Die kaudale "Abnahme" der Einschlüsse scheint mir ein Artefakt zu sein, da die Einschlüsse hier wohl nicht mehr so gut in der Schärfenebene liegen. Zumindest ist mir nie eine räumliche Differenzierung der Einschlüsse aufgefallen. Eine echte Darmentwicklung findet bei geschlüpften Gastrotrichen wohl nicht statt. Die in vier Säulen zu je 7-8 Zellen angeordneten Darmzellen wachsen lediglich in der Größe, so dass nach einigen Tagen die Proportionen der ausgewachsenen Tiere erreicht werden. Zellteilungen finden nach der Embryonalentwicklung (zumindest in der parthenogenetischen Phase) nicht statt.

Viele Grüße

Michael


Gerne per Du

Gerd Schmahl

Hallo Michael,
ZitatZur Bestimmung ist immer noch der Schwank unentbehrlich:
Schwank, P. (1990) Gastrotricha.
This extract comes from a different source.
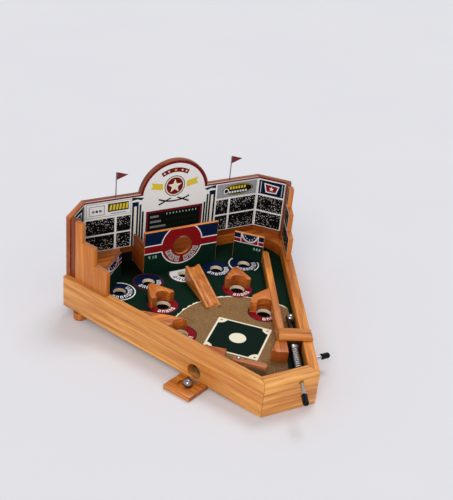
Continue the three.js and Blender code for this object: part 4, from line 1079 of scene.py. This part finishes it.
tail = -BARE - CAP_BORE + GAP
rod_run = TIP - tail
rod_profile = [(reach, rod_run - run) for reach, run in rounded(ROD, rod_run, 0.5)[::-1]]
rod_profile += rounded(ROD, rod_run, 0.7)
lathe("plunger_bar", rod_profile, plunger_start + lane_heading * tail, lane_heading,
      SHADED_ROD_STEEL, "plunger", ["plunger_rod"])
lathe("plunger_knob", cap_profile(CAP_RUN, CAP_BORE, 6), plunger_start - lane_heading * BARE,
      -lane_heading, VINYL, "plunger", ["plunger_cap"])
flange_profile = [(ROD + 0.05, 0), (FLANGE - 0.4, 0), (FLANGE, 0.4), (FLANGE, 1),
                  (FLANGE - 0.6, 1.7), (FLANGE - 2, 2.6), (ROD + 0.9, FLANGE_RUN),
                  (ROD + 0.05, FLANGE_RUN)]
lathe("plunger_washer", flange_profile, plunger_start + lane_heading * FLANGE_FRONT, lane_heading,
      CHROME, "plunger", ["plunger_flange"])
SPRING, SPRING_WIRE, SPRING_TURNS = 4.5, 0.6, 12
spring_start = FRONT_THICKNESS / COS + SPRING * TAN + GAP
spring = coil("plunger_coil", plunger_start, lane_heading, SPRING, SPRING_WIRE, spring_start,
              FLANGE_FRONT - GAP, SPRING_TURNS, "plunger_spring")
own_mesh(spring)

# The bat rod's cap and return spring.
ROD_Y, ROD_Z = 61, 18.8
CAP_REACH = 17.9
CAP_START = FRONT_HALF + ROD_Y * TAN + CAP_REACH
BAT_CAP_RUN, BAT_CAP_BORE = 13.4, 8.4
lathe("bat_rod_knob", cap_profile(BAT_CAP_RUN, BAT_CAP_BORE, 5), (CAP_START, ROD_Y, ROD_Z),
      X_AXIS, VINYL, "bat_rod", ["bat_rod_cap"])
COLLAR_END, COIL_END = -9.7, 50.04
RETURN_COIL, RETURN_WIRE, RETURN_TURNS = 3.9, 0.5, 13
return_length = COIL_END - COLLAR_END
return_coil = coil("bat_return_coil", (COLLAR_END, ROD_Y, ROD_Z), X_AXIS, RETURN_COIL, RETURN_WIRE,
                   GAP, return_length, RETURN_TURNS, "bat_return_spring")
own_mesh(return_coil)
for name in ("bat_rod", "bat_shaft"):
    soften(name, CHROME, 0)

# The bat: a small turned stick held by a domed screw, whose head sinks into the bat's top.
BAT_TURN = radians(-44)
BAT_TOP, SCREW_SEAT, SHANK = PIVOT[2] + 4.2, 0.9, 6
bat_grain = (cos(BAT_TURN), sin(BAT_TURN), 0)
BAT_WOOD = ((226, 150, 96), (178, 104, 60), (150, 84, 48))
soften("bat", wood("bat_wood", bat_grain, BAT_WOOD, roughness=0.32, coat=0.4), 0)
screw = [(1.1, 0), (1.1, SHANK - 0.1), (2.55, 6.0), (2.6, 6.2), (2.45, 6.9), (1.9, 7.5),
         (1.0, 7.75), (0.02, 7.8)]
screw_start = BAT_TOP - SCREW_SEAT + GAP - SHANK
lathe("bat_dome_screw", screw, (*PIVOT[:2], screw_start), Z_AXIS, CHROME, "bat",
      ["bat_screw"], sides=40)

# Balls, feet and pennant poles.
BALL = 6.35
TRAY_FLOOR = 2.5


def ball(name, centre, body, replaced, place=CABINET):
    profile = [(max(reach, 0.01), run) for reach, run in arc(0, 0, BALL, -90, 90, 24)]
    lathe(name, profile, centre, Z_AXIS, BALL_STEEL, body, [replaced], place, 48)


ball("lane_steel_ball", lane_point(TIP + GAP + BALL, 3.5, FIELD + GAP + BALL), "lane_ball",
     "lane_ball")
ball("tray_steel_ball", rail_point(-1, 104, -17.2, TRAY_FLOOR + GAP + BALL), "tray_ball",
     "tray_ball", TABLE)

POLE, POLE_RUN, POLE_X = 0.8, 45.4, 92
pole_profile = [(POLE, 0), (POLE, POLE_RUN - 0.5), (0.5, POLE_RUN - 0.1), (0.02, POLE_RUN)]
for side, label in ((-1, "left"), (1, "right")):
    soften(f"{label}_rear_foot", wood(f"{label}_foot_wood", Z_AXIS, OAK), 0)
    lathe(f"{label}_pole", pole_profile, (side * POLE_X, DEPTH - BOARD / 2, CREST - 7.7), Z_AXIS,
          STEEL, "root", [f"{label}_pennant_pole"], sides=20)


# Camera, floor and light. The camera was fitted to the photo's edges: its focal length is in
# pixels, and its axes point right, up and back.
IMAGE_LONG, FOCAL = 500, 924.908
CAMERA_SPOT = Vector((-551.9, -732.6, 739.3))
CAMERA_AXES = Matrix(((0.9022, -0.42657, 0.06387), (0.18051, 0.5079, 0.84229),
                      (-0.39173, -0.74839, 0.53522)))
view = bpy.data.cameras.new("camera")
view.sensor_width = 36
view.lens = FOCAL / IMAGE_LONG * view.sensor_width
view.shift_x = 0.097
view.shift_y = 0.08
view.clip_start = 0.01
camera = add_object("camera", view)
turn = Matrix.Rotation(LEAN, 3, "X") @ CAMERA_AXES.transposed()
camera.matrix_world = Matrix.Translation(CABINET @ CAMERA_SPOT) @ turn.to_4x4()
scene.camera = camera

FLOOR, FLOOR_Z = 5, -0.0004
look = Look("pale_floor", 0.85)
clouds = look.noise(look.mapped(), 3, 2)
look.link(look.mix(clouds, linear(229, 229, 235), linear(233, 233, 238)), "Base Color")
mesh = bpy.data.meshes.new("floor")
corners = [(x * FLOOR, y * FLOOR, FLOOR_Z) for x, y in ((-1, -1), (1, -1), (1, 1), (-1, 1))]
mesh.from_pydata(corners, [], [(0, 1, 2, 3)])
mesh.materials.append(look.material)
floor = add_object("floor", mesh)

world = bpy.data.worlds.new("studio")
scene.world = world
world.use_nodes = True
background = world.node_tree.nodes["Background"]
background.inputs["Color"].default_value = (0.95, 0.97, 1.0, 1)
background.inputs["Strength"].default_value = 0.52


def sun_light(name, toward, power, spread, color=(1, 1, 1)):
    """A lamp so far off that it lights the whole floor evenly."""
    data = bpy.data.lights.new(name, "SUN")
    data.energy = power
    data.angle = radians(spread)
    data.color = color
    lamp = add_object(name, data)
    lamp.rotation_euler = Vector(toward).to_track_quat("-Z", "Y").to_euler()


sun_light("key", (0.6, 0.68, -0.66), 1.15, 30, (1, 0.97, 0.93))
sun_light("top", (-0.42, -0.3, -1.0), 0.85, 24, (1, 0.99, 0.97))

scene.view_settings.view_transform = "Standard"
In: Schwoerbel, J. & Zwick, P. (eds), Süsswasserfauna von Mitteleuropa, Band 3.Gastrotricha und Nemertini. Gustav Fischer Verlag, Stuttgart, Jena, New York, 252 pp.
Gibt es evtl. eine digitale Quelle für dieses Werk?
LG Gerd
Man sagt der Teufel sei, im Detail versteckt,
doch hab' ich mit dem Mikroskop viel Göttliches entdeckt.

Michael Müller

Hallo Gerd,

den Schwank habe ich im Netz leider nicht frei verfügbar gefunden.

Viele Grüße

Michael
Gerne per Du

Gerd Schmahl

Hallo Michael,
da werde ich wohl mal die Fernleihe in Anspruch nehmen müssen ;)
LG Gerd
Man sagt der Teufel sei, im Detail versteckt,
doch hab' ich mit dem Mikroskop viel Göttliches entdeckt.